Minimum viable security controls (MVSC)
We will discuss and agree on a set of risk appetites and related objectives. After synthesizing the needs of Grafanistas, customers, our threat landscape, commercial ambitions, and compliance and regulations, we commit to implementing the minimum viable security controls required to achieve our aims. As we mature, we will seek to make use of a Zero Trust model to only apply the strictest (and at times unavoidably limiting) restrictions where they are specifically required.
Within the context of “disagree and commit,” we will remain open to collaborative challenge and discussion on what the “minimum viable” is for any given situation, environment, action, or context.
We do not want to maintain or support a security control where it does not provide effective security outcomes or otherwise enable revenue.

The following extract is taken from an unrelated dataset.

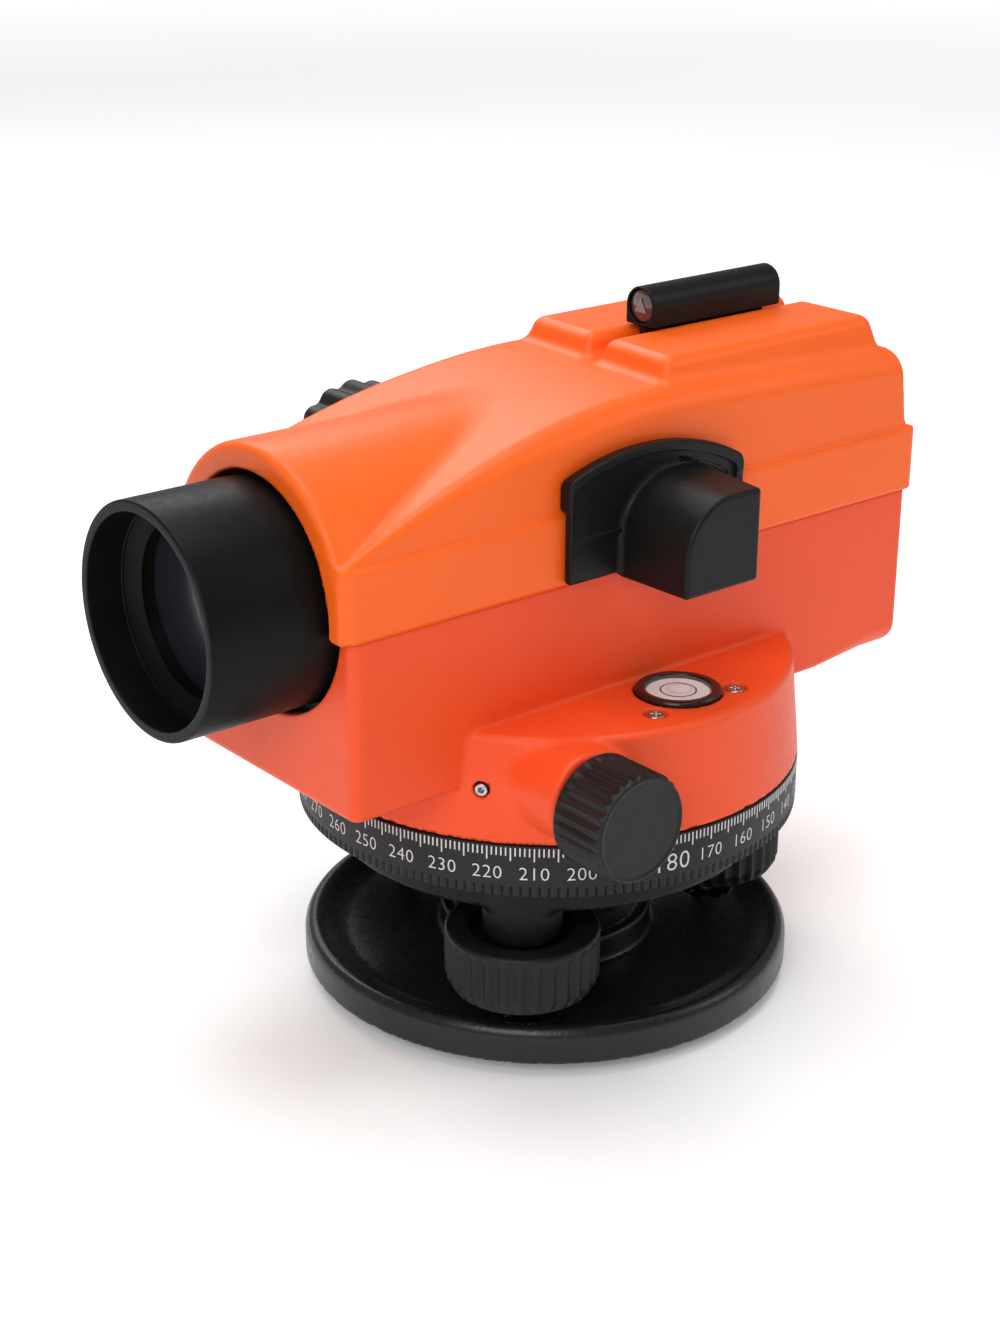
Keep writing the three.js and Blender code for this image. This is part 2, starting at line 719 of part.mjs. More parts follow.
function tubeBracket() {
  const seat = [[-20, HOUSING_Z[0] + 3 + GAP], [20, HOUSING_Z[0] + 3 + GAP], [22, 106], [-22, 106]];
  const body = prism(seat, -72, -66, { axis: 'x' });
  return body.subtract(cylinder(HOOD_R + GAP, -80, -60, { ...OPTIC, segments: 24 }));
}

function focusTube() {
  const body = tube(15.5, 13.6, -62, 5, { ...OPTIC, segments: 24 });
  const slot = box([-39, 3], [9, 17], [AXIS_Z - 4, AXIS_Z + 9]);
  return body.subtract(slot);
}

function rack() {
  const pitch = (2 * Math.PI * PINION_PITCH_R) / PINION_TEETH;
  const top = FOCUS_Z - PINION_PITCH_R + 0.35;
  const outline = [[FOCUS_X - 12, top - 3.4], [FOCUS_X + 12, top - 3.4], [FOCUS_X + 12, top - 0.95]];
  for (let i = 6; i >= -7; i -= 1) {
    const centre = FOCUS_X + (i + 0.5) * pitch;
    outline.push([centre + 0.52, top - 0.95], [centre + 0.16, top]);
    outline.push([centre - 0.16, top], [centre - 0.52, top - 0.95]);
  }
  outline.push([FOCUS_X - 12, top - 0.95]);
  return prism(outline.map(([x, z]) => [z, x]), 13.5, 17, { axis: 'y' });
}

function focusKnob() {
  const [near, far] = FOCUS_KNOB_Y;
  return revolve([
    [2.8, near],
    [FOCUS_KNOB_R - 1.4, near],
    [FOCUS_KNOB_R, near + 2],
    [FOCUS_KNOB_R, far - 2],
    [FOCUS_KNOB_R - 1.4, far],
    [0, far],
    [0, far - 4],
    [2.8, far - 4],
  ], { axis: 'y', at: [FOCUS_X, 0, FOCUS_Z], segments: 28 });
}

function addFocus() {
  const shaftLine = { axis: 'y', at: [FOCUS_X, 0, FOCUS_Z], segments: 16 };
  add('focus_tube', focusTube(), blackPaint);
  add('focus_carriage', tube(13.3, 10.8, -34, -12, { ...OPTIC, segments: 24 }), aluminium);
  add('focusing_lens', lens(10.5, -26, -0.8, -0.8, 3), lensGlass);
  add('focus_rack', rack(), brass);
  const teeth = toothed(PINION_PITCH_R + 0.4, PINION_PITCH_R - 0.6, PINION_TEETH, Math.PI);
  const pinion = prism(teeth, 13.6, 17.4, { axis: 'y' }).translate([FOCUS_X, 0, FOCUS_Z]);
  add('focus_pinion', pinion.add(cylinder(2.4, 17, 47, shaftLine)), steel);
  add('focus_knob', focusKnob(), knobPlastic);
}

function addObjective() {
  add('objective_hood', objectiveHood(), blackPaint);
  add('objective_cell', revolve([
    [19.6, -94],
    [HOOD_BORE_R - GAP, -94],
    [HOOD_BORE_R - GAP, -78],
    [18.2, -78],
    [18.2, -80.4],
    [19.6, -80.4],
  ], { ...OPTIC, segments: 24 }), blackPaint);
  const retainer = tube(HOOD_BORE_R - GAP, 18.6, -96.4, -94.3, { ...OPTIC, segments: 24 });
  add('objective_retainer', retainer, blackPaint);
  add('objective_crown_lens', lens(19.3, -91, 1.8, 1.8, 3), lensGlass);
  add('objective_flint_lens', lens(19.3, -85.9, -1.8, 0.3, 3.6), lensGlass);
  add('objective_bracket', tubeBracket(), aluminium);
}

// ---------------------------------------------------------------- compensator

function compensatorFrame() {
  const base = box([12, 52], [-18, 18], [FLOOR_Z + GAP, 81]);
  const posts = [-1, 1].map((side) => {
    const y = [side * 15, side * 18].sort((a, b) => a - b);
    return box([24, 40], y, [80, 131]);
  });
  const bridge = box([24, 40], [-18, 18], [128, 131]);
  const shelves = [[6, 25], [39, 58]].map((x) => box(x, [-16, 16], [119.3, 121.3]));
  return base.add(posts[0]).add(posts[1]).add(bridge).add(shelves[0]).add(shelves[1]);
}

function pendulum() {
  const hanger = box([28, 36], [-9, 9], [117, 119.4]);
  const sides = [-1, 1].map((side) => {
    const y = [side * 9, side * 7].sort((a, b) => a - b);
    return box([27, 37], y, [90, 119.4]);
  });
  const bob = box([25, 39], [-9, 9], [86, 91]);
  return hanger.add(sides[0]).add(sides[1]).add(bob);
}

function wedgePrism(outline, half) {
  return prism(outline.map(([x, z]) => [z, x]), -half, half, { axis: 'y' });
}

function addCompensator() {
  add('compensator_frame', compensatorFrame(), aluminium);
  add('pendulum', pendulum(), brass);
  add('suspension_band', box([31.8, 32.2], [-6, 6], [119.7, 127.7]), steel);
  add('pendulum_prism', wedgePrism([[25, 92], [39, 92], [32, 101]], 6.6), lensGlass);
  add('front_prism', wedgePrism([[8, 100], [20, 119], [8, 119]], 7), lensGlass);
  add('roof_prism', wedgePrism([[44, 119], [56, 119], [56, 100]], 7), lensGlass);
  add('damper_magnet', box([27, 37], [-7, 7], [81.3, 84.6]), steel);
}

// ---------------------------------------------------------------- eyepiece

function dioptreRing() {
  const [low, high] = [91.4, 97.8];
  const ribs = prism(ribbed(16.6, 0.7, 20, 2), low, high, { axis: 'x', at: OPTIC.at });
  return ribs.subtract(cylinder(12.4, low - 1, high + 1, { ...OPTIC, segments: 24 }));
}

function addEyepiece() {
  add('reticle_cell', tube(12.2, 8, 63, 67, { ...OPTIC, segments: 24 }), brass);
  add('reticle_glass', cylinder(7.7, 64, 66, { ...OPTIC, segments: 24 }), lensGlass);
  const mount = revolve([
    [12.5, 61],
    [13.1, 61],
    [13.1, BAND_X[1] + GAP],
    [18.6, BAND_X[1] + GAP],
    [18.6, 90.6],
    [17.8, 91.1],
    [12.5, 91.1],
  ], { ...OPTIC, segments: 24 });
  add('eyepiece_mount', mount, blackPaint);
  add('dioptre_ring', dioptreRing(), knobPlastic);
  add('eyepiece_cell', tube(12.1, 9.2, 72, 101.6, { ...OPTIC, segments: 24 }), blackPaint);
  add('field_lens', lens(8.9, 76, 0.2, 1.4, 2, 16), lensGlass);
  add('eye_lens', lens(8.9, 96, 1.4, 0.3, 2, 16), lensGlass);
  const cup = revolve([
    [12.4, 99.3], [14.6, 99.3], [15.2, 100.4], [14.8, EYEPIECE_END_X - 1], [13.8, EYEPIECE_END_X],
    [8.6, EYEPIECE_END_X - 2.2], [8.6, 101.9], [12.4, 101.9],
  ], { ...OPTIC, segments: 24 });
  add('eyecup', cup, rubber);
}

addBase();
addDrive();
addHousing();
addSighting();
addObjective();
addFocus();
addCompensator();
addEyepiece();

export default level;
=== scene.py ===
import json
import math

import bmesh
import bpy
import numpy as np
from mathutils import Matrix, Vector


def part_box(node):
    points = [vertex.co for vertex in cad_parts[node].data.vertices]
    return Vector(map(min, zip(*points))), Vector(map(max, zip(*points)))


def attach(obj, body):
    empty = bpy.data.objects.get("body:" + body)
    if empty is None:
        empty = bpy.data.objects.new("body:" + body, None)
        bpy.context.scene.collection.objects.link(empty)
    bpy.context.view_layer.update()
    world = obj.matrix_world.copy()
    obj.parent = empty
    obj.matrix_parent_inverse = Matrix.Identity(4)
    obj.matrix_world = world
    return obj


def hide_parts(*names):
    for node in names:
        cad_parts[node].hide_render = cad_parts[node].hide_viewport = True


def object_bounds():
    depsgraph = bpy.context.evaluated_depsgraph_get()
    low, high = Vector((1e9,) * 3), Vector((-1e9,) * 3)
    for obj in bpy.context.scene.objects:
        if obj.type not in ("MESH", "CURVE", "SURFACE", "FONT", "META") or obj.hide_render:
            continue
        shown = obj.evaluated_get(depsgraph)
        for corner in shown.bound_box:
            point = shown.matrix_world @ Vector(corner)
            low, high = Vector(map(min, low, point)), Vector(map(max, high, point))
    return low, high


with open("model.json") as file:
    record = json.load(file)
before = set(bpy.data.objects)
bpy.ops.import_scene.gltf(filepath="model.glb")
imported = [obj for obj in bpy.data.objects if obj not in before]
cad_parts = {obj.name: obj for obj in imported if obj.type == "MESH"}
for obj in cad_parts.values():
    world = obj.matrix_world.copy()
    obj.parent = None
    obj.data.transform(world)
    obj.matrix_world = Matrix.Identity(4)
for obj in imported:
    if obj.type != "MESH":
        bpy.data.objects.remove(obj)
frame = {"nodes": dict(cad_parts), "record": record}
cad_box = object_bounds()
MM = 0.001


# ------------------------------------------------------------------ dimensions from the frame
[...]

Where a security control is theater for no reason or delivers only noise, we will either improve this control or remove it.
This is ambitious, but it’s a distilled summary of my experience and personal biases to date. I think it’s exciting and something that we can make a reality here at Grafana Labs.
And have I mentioned, the security team is hiring? ;-)
* Caveat - I’ve only been here six weeks but I don’t think this is a honeymoon effect. I’m pretty sure this is something incredible.
** The main thing I ask of any interview candidate is whether they’ve made lots of relevant mistakes previously and whether they will continue to do so while trying to consciously avoid past ones.
*** Privilege-aware statement - We’re a cash-rich and rapidly growing scaleout without legacy baggage. We have a high proportion of technologically skilled and engineering savvy people who are both security-literate and security-engaged. We have well operationalized values of self-organization, autonomy, and distributed ownership in place. I know not everyone has this luck.
**** Meant with love. We are superfans of GitLab’s methodologies. I crib/steal relentlessly from their handbook.